### [Material for this task]
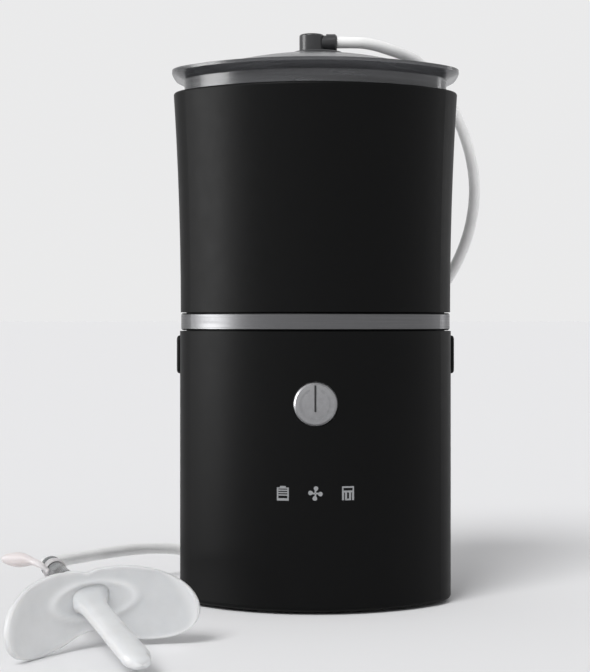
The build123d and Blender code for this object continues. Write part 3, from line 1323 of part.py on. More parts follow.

* * *

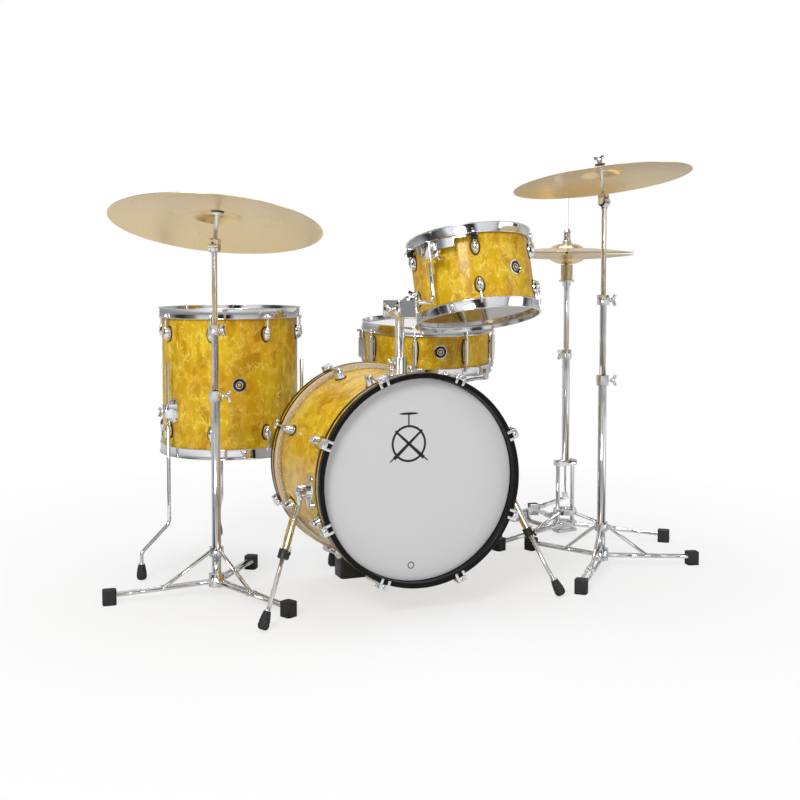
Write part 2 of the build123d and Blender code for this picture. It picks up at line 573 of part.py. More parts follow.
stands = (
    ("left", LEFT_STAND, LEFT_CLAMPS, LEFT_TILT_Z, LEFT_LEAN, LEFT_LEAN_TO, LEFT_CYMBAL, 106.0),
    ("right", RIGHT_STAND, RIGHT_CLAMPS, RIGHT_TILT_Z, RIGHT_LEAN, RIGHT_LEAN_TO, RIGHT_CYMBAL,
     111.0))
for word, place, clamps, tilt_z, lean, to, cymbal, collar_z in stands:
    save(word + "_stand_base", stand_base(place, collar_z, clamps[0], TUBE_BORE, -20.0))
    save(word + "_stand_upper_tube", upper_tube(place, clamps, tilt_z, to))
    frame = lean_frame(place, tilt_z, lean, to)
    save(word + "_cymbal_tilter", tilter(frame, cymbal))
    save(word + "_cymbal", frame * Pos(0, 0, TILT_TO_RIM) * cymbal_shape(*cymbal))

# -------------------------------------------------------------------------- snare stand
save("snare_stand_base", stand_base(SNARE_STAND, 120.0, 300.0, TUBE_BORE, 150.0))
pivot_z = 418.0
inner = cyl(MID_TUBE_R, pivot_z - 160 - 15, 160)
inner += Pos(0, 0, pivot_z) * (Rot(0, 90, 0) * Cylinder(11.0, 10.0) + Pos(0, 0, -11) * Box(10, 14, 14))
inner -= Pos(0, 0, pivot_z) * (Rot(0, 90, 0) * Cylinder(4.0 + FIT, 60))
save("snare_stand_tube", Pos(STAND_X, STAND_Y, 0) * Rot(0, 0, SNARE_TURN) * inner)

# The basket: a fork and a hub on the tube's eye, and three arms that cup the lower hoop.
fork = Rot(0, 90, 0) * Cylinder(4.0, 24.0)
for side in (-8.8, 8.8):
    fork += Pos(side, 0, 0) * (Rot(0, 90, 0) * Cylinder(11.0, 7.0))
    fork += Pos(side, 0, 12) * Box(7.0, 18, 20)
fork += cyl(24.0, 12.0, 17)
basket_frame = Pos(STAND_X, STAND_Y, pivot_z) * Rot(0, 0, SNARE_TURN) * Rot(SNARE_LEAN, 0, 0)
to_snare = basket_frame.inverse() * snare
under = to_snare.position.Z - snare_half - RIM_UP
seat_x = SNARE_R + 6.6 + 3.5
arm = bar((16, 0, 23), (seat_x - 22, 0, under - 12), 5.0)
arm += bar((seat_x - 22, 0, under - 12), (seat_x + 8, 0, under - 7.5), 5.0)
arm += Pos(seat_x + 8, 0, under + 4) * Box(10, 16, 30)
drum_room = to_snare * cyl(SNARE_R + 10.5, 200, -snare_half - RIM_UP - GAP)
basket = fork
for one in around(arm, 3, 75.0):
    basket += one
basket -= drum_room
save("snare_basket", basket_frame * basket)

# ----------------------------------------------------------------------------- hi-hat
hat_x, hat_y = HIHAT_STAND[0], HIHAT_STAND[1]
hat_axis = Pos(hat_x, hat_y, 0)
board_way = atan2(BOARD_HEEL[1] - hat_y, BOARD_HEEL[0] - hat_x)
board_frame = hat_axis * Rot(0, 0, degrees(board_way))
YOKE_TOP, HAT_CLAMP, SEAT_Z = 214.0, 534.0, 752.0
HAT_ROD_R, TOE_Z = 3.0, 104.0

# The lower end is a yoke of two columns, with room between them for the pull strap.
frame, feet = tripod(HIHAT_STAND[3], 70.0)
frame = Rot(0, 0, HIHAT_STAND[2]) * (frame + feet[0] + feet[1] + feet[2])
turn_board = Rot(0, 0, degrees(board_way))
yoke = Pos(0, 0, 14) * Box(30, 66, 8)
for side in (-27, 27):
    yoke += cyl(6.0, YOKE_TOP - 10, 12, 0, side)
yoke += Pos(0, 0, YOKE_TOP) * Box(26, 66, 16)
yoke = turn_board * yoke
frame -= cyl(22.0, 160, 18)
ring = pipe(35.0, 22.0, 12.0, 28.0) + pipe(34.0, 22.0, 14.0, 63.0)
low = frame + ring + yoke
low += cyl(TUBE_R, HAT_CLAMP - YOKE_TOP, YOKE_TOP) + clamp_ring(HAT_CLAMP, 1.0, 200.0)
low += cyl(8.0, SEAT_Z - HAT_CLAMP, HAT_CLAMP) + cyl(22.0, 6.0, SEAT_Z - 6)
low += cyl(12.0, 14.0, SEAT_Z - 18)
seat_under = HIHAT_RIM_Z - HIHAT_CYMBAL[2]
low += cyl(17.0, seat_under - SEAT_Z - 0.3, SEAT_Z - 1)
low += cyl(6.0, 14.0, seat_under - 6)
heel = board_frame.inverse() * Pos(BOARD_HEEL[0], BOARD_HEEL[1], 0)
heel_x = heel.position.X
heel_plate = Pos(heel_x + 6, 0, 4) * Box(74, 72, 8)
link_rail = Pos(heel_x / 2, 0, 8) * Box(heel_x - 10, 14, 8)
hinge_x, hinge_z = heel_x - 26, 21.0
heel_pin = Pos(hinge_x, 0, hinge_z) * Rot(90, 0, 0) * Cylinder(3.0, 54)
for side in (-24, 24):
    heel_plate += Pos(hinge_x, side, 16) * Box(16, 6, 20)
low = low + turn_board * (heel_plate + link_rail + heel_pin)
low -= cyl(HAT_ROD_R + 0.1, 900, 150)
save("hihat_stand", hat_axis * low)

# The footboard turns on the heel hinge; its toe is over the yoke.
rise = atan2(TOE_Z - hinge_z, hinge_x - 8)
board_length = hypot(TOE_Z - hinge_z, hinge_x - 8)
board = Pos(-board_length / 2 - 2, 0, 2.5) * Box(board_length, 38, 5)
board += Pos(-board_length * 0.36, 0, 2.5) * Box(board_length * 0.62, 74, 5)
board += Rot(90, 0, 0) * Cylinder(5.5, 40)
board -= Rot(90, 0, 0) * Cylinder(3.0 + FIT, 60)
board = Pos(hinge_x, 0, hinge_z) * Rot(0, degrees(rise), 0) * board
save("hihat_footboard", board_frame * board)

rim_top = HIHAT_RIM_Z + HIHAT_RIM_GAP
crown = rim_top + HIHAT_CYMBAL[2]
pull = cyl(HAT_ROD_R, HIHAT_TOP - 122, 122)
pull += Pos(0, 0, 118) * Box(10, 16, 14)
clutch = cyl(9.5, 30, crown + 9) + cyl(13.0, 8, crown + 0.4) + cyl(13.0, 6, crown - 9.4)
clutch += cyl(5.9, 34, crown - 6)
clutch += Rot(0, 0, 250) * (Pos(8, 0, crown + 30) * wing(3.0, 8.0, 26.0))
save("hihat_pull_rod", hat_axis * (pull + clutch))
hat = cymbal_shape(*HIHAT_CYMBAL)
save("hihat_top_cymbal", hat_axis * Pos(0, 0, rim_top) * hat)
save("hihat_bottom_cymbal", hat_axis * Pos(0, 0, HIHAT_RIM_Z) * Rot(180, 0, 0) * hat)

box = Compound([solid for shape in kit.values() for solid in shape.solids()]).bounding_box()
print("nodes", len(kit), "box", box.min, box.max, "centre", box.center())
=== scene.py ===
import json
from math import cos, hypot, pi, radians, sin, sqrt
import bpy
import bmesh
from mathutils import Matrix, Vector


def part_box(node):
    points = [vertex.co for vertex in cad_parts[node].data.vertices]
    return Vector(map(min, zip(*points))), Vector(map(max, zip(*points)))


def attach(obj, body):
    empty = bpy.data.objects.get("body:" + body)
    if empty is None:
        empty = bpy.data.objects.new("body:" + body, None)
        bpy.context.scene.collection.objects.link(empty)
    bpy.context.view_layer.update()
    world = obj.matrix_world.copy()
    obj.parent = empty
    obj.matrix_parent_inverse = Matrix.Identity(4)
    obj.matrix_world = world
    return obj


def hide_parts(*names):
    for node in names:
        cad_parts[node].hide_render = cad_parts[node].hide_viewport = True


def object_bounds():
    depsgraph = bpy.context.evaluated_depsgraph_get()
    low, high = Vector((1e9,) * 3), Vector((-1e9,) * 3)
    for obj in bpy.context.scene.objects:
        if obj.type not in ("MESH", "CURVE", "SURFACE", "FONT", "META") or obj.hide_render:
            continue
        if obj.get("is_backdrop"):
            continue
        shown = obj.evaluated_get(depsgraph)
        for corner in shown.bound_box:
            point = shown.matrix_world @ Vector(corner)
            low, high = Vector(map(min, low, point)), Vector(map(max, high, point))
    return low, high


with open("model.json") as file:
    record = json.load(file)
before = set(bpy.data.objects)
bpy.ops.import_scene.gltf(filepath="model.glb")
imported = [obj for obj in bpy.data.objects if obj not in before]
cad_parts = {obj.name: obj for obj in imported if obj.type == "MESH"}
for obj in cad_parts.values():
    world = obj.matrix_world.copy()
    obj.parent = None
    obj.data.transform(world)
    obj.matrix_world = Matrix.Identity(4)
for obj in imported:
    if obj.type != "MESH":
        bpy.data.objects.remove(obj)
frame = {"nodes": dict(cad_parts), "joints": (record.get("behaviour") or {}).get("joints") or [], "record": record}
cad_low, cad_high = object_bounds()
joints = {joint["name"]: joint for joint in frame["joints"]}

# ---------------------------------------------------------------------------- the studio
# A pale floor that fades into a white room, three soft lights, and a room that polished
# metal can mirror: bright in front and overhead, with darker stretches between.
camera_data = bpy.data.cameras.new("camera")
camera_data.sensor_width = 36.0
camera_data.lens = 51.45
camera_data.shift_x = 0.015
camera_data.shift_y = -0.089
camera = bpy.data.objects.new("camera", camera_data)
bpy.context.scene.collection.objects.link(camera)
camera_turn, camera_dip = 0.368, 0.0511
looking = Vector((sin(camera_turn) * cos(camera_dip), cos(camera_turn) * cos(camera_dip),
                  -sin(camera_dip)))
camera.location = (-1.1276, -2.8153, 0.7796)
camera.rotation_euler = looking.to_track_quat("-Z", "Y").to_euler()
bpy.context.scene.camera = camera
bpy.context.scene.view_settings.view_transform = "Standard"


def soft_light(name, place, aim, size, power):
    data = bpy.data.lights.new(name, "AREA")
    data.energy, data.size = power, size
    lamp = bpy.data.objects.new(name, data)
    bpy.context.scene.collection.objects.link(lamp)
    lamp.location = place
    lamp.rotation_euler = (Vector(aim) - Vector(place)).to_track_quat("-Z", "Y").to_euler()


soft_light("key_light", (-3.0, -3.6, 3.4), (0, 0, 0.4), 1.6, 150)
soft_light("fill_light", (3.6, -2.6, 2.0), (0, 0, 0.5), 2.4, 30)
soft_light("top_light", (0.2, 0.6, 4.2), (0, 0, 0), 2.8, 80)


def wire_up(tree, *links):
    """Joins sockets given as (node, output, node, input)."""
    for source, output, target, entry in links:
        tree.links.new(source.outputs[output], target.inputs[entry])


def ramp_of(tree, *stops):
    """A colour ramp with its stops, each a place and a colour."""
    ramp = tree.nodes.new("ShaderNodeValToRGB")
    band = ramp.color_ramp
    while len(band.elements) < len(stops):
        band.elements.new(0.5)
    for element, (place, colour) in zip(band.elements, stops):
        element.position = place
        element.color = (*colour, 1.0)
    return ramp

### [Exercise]
Begin with the line containing "box = Compound([solid", end with the line containing "cad_parts[node].hide_render = cad_parts[node].hide_viewport", and transcribe exactly every line in that span, with nothing added.

### [Problem solution]
box = Compound([solid for shape in kit.values() for solid in shape.solids()]).bounding_box()
print("nodes", len(kit), "box", box.min, box.max, "centre", box.center())
=== scene.py ===
import json
from math import cos, hypot, pi, radians, sin, sqrt
import bpy
import bmesh
from mathutils import Matrix, Vector


def part_box(node):
    points = [vertex.co for vertex in cad_parts[node].data.vertices]
    return Vector(map(min, zip(*points))), Vector(map(max, zip(*points)))


def attach(obj, body):
    empty = bpy.data.objects.get("body:" + body)
    if empty is None:
        empty = bpy.data.objects.new("body:" + body, None)
        bpy.context.scene.collection.objects.link(empty)
    bpy.context.view_layer.update()
    world = obj.matrix_world.copy()
    obj.parent = empty
    obj.matrix_parent_inverse = Matrix.Identity(4)
    obj.matrix_world = world
    return obj


def hide_parts(*names):
    for node in names:
        cad_parts[node].hide_render = cad_parts[node].hide_viewport = True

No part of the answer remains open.